Your goal: Starting with the line that contains "The build123d and" and stopping after the line that contains "return points +", output every line exactly as it stands.

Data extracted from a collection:
+ + + + +
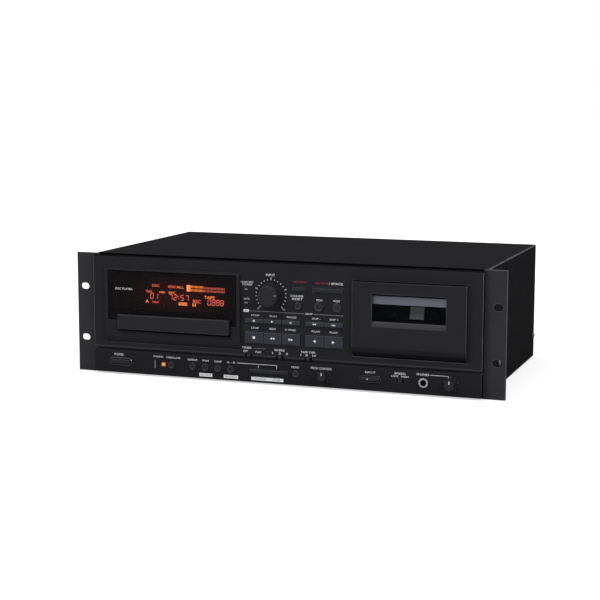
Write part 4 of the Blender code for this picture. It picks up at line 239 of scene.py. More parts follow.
M = {
    # painted highlight: the cover's near-white edge colour is a glint painted along its side folds
    "cover": dark("cover_paint", 0.0095, 0.99, 1.1, 0.78, 0.004, grain=1500, depth=0.08,
        mottle=0.18, patch=45, worn=(0.98, 0.98, 1), rub=1.3, fold=COVER_HIGHLIGHT_ZONE),
    # painted light: the rear panel is painted a lighter grey than the cover, for a side the lamps
    # barely reach
    "back": dark("rear_paint_lightened", 0.023, 1, 1.06, 0.5, 0.16, grain=1500, depth=0.05, mottle=0.1,
        worn=(0.3, 0.3, 0.31)),
    "strip": dark("strip_plastic", 0.0118, 0.95, 1.14, 0.6, 0.035, worn=(0.105, 0.105, 0.11)),
    "ear": dark("ear_paint", 0.0215, 0.95, 1.1, 0.6, 0.1, grain=1300, depth=0.04, mottle=0.1,
        worn=(0.21, 0.21, 0.22)),
    # painted highlight with some wear: the fascia's lighter edges, full at its two ends
    "fascia": dark("fascia_plastic", 0.015, 0.95, 1.14, 0.6, 0.035, worn=(0.28, 0.28, 0.29),
        fold=FASCIA_HIGHLIGHT_ZONE),
    "bezel": dark("bezel_plastic", 0.0138, 0.99, 1.16, 0.52, 0.06, worn=(0.15, 0.15, 0.155)),
    "surround": dark("surround_plastic", 0.0138, 0.99, 1.16, 0.52, 0.05, worn=(0.04, 0.04, 0.042)),
    # painted shade: a near-black for faces in the gap under the cover's front edge
    "gap_shade": dark("gap_painted_shade", 0.0055, 1, 1.08, 0.6, 0),
    # painted shade: darker copies of the door plastic for its rolled foot, darkest where it faces
    # down
    "roll": dark("door_roll_painted_shade", 0.01, 0.99, 1.16, 0.52, 0.05),
    "foot": dark("door_foot_painted_shade", 0.0052, 0.99, 1.16, 0.52, 0.03),
    "tray": dark("tray_front_plastic", 0.0125, 0.99, 1.16, 0.44, 0.12, worn=(0.085, 0.085, 0.09)),
    # painted light: a lighter grey for the fascia's faces over the ledge and the door's sill under
    # the window
    "painted_light": dark("painted_light_plastic", 0.03, 0.99, 1.14, 0.44, 0.14),
    # plastic of the inner parts, also painted shade on the cover's front wall
    "inner": dark("inner_plastic", 0.0055, 1, 1.1, 0.58, 0.06, grain=1800, mottle=0.1),
    "hub": dark("hub_plastic", 0.006, 1, 1.06, 0.5, 0.08, grain=1800, depth=0.01, mottle=0.1),
    "key": dark("key_plastic", 0.015, 1.05, 1.42, 0.46, 0.12, grain=2600, depth=0.02, mottle=0.05,
        worn=(0.06, 0.063, 0.072)),
    "pale_key": dark("pale_key_plastic", 0.0245, 1.08, 1.41, 0.46, 0.12, grain=2600, depth=0.02,
        mottle=0.05, worn=(0.085, 0.088, 0.1)),
    "knob": dark("knob_plastic", 0.0115, 1.02, 1.2, 0.38, 0.18, grain=2600, depth=0.02,
        mottle=0.05),
    "gloss": dark("gloss_plastic", 0.009, 1, 1.12, 0.14, 0.45, grain=2600, mottle=0.05,
        depth=0.005, coat=0.5),
    "rim": dark("button_rim", 0.0115, 1, 1.15, 0.3, 0.34, grain=2600, depth=0.01, mottle=0.1),
    "steel": surface("zinc_steel", (0.4, 0.405, 0.42), 0.36, metal=1, grain=500, mottle=0.12,
        patch=180, stretch=(1, 1, 14)),
    "band": surface("holder_steel", (0.25, 0.27, 0.33), 0.46, metal=0.45, grain=600, mottle=0.07,
        stretch=(0.05, 1, 6)),
    "leaf": surface("leaf_spring", (0.155, 0.155, 0.16), 0.4, metal=0.5, grain=700, mottle=0.08,
        stretch=(1, 1, 8)),
    "core": surface("core_steel", (0.23, 0.225, 0.22), 0.48, metal=0.9, depth=0.06, mottle=0.2,
        stretch=(0.02, 2, 0.02)),
    "aluminium": surface("bare_aluminium", (0.62, 0.62, 0.63), 0.38, metal=1, grain=700,
        mottle=0.06, stretch=(8, 1, 1)),
    "chrome": surface("bright_chrome", (0.62, 0.62, 0.64), 0.16, metal=1, depth=0.003, mottle=0.05,
        swing=0.05),
    "nut": surface("blackened_nickel", (0.16, 0.16, 0.165), 0.3, metal=1, grain=420, depth=0.05,
        mottle=0.3, patch=700),
    "knurl": surface("knurled_ring", (0.46, 0.46, 0.47), 0.34, metal=1, depth=0.08, mottle=0.6,
        patch=420),
    "gold": surface("gold_plate", (0.78, 0.56, 0.24), 0.22, metal=1, depth=0.003, mottle=0.06),
    "screw": surface("blackened_steel", (0.06, 0.06, 0.062), 0.34, metal=0.9, mottle=0.15,
        worn=(0.3, 0.3, 0.31)),
    "green": surface("solder_mask", (0.01, 0.075, 0.03), 0.38, grain=260, depth=0.02, mottle=0.35,
        patch=120),
    "can": surface("capacitor_sleeve", (0.012, 0.014, 0.03), 0.32, grain=500, stretch=(1, 1, 0.05)),
    "tape": surface("winding_tape", (0.52, 0.36, 0.06), 0.35, grain=700, depth=0.02, mottle=0.08,
        stretch=(1, 1, 12)),
    "white": surface("white_plastic", (0.56, 0.56, 0.54), 0.42, grain=1800, mottle=0.04),
    "red": surface("red_plastic", (0.42, 0.02, 0.02), 0.38, grain=1500, mottle=0.05),
    "ink": flat_ink("white_ink", (0.6, 0.61, 0.62)),
    "grey_ink": flat_ink("grey_ink", (0.13, 0.132, 0.136)),
    "red_ink": flat_ink("red_ink", (0.24, 0.035, 0.05), mottle=0.1),
    "dark_ink": flat_ink("dark_ink", (0.02, 0.02, 0.022), mottle=0.1, level=0.5),
    "rubber": surface("black_rubber", (0.014, 0.014, 0.014), 0.72, grain=1500, depth=0.04,
        level=0.3),
    # black of the socket's liner and the front board's face, and painted shade on gap walls, the
    # door's top, ear slot walls and under the tray
    "black_and_shade": surface("black_and_painted_shade", (0.004, 0.004, 0.004), 0.7, grain=1200, depth=0.02, level=0),
    "lens": surface("pickup_lens", (0.02, 0.03, 0.06), 0.08, grain=600, depth=0, coat=1),
    "lamp_off": surface("unlit_lens", (0.11, 0.115, 0.12), 0.3, grain=1200, mottle=0.06, coat=0.4),
    "smoke": surface("smoked_acrylic", (0.0056, 0.0049, 0.0051), 0.3, grain=300, depth=0,
        mottle=0.06, swing=0.03, alpha=0.88, level=0.03),
    "pane_back": surface("pane_back", (0.004, 0.004, 0.004), 0.3, grain=300, depth=0, alpha=0.02,
        level=0),
    "clear": surface("clear_acrylic", (0.006, 0.007, 0.009), 0.1, grain=300, depth=0, mottle=0.05,
        swing=0.03, alpha=0.18, level=0),
    # painted glow: the glass's red light, brightest in the middle, stands in for the segments' halo
    "glass": lit("display_glass", (0.17, 0.014, 0.018), (0.005, 0.002, 0.002), 1,
        spread=((0.58, 0.5, 0.46), (2.3, 0, 1.5))),
    "amber": lit("display_amber", (1, 0.25, 0.055), (1, 0.32, 0.09), 11),
    "orange": lit("display_orange", (0.9, 0.19, 0.035), (1, 0.27, 0.06), 11.5),
    "pink": lit("display_pink", (0.7, 0.105, 0.065), (0.95, 0.17, 0.11), 10),
    "lamp": lit("power_lamp", (1, 0.8, 0.4), (0.6, 0.11, 0.015), 0.8,
        spread=((0.5, 0.5, 0.5), (2.2, 0, 2))),
}

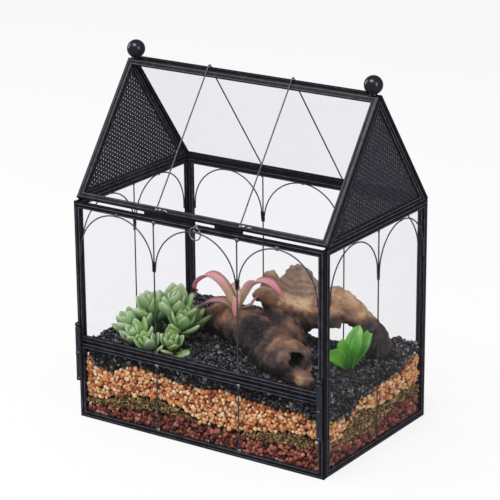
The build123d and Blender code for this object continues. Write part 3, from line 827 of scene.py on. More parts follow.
def at_hinge(side, shape):
    """A lathe shape moved to the hinge line of one side."""
    points, faces = shape
    return points + np.array([side * hinge_x, hinge_y, 0]), faces


def box_shape(low, high, soft=0.15):
    """Block with chamfered long edges, from its lowest to its highest corner."""
    x0, y0, z0 = low
    x1, y1, z1 = high
    outline = [(x0 + soft, y0), (x1 - soft, y0), (x1, y0 + soft), (x1, y1 - soft),
               (x1 - soft, y1), (x0 + soft, y1), (x0, y1 - soft), (x0, y0 + soft)]
    points = [(x, y, z) for z in (z0, z1) for x, y in outline]
    faces = [[i, (i + 1) % 8, 8 + (i + 1) % 8, 8 + i] for i in range(8)]
    return np.array(points), faces + [list(range(8))[::-1], list(range(8, 16))]


def dark_barrel_steel():
    """Blued barrel steel: dark grey-blue, satin, streaked along the tube."""
    material, tree, place = start_material("dark_barrel_steel")
    stretch = add_node(tree, "Mapping", {"Vector": place, "Scale": (900.0, 900.0, 90.0)})
    streak = add_node(tree, "TexNoise", {"Vector": stretch, "Scale": 1.0, "Detail": 3.0})
    colour = add_node(tree, "Mix", {0: streak, 6: linear("#30323c"), 7: linear("#7c808e")},
                      data_type="RGBA")
    rough = add_node(tree, "MapRange", {"Value": streak, 3: 0.12, 4: 0.26})
    skin = add_node(tree, "BsdfPrincipled", {"Base Color": colour, "Roughness": rough,
                                             "Metallic": 0.85})
    return finished(material, skin)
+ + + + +
Answer below:
The build123d and Blender code for this object continues. Write part 3, from line 827 of scene.py on. More parts follow.
def at_hinge(side, shape):
    """A lathe shape moved to the hinge line of one side."""
    points, faces = shape
    return points + np.array([side * hinge_x, hinge_y, 0]), faces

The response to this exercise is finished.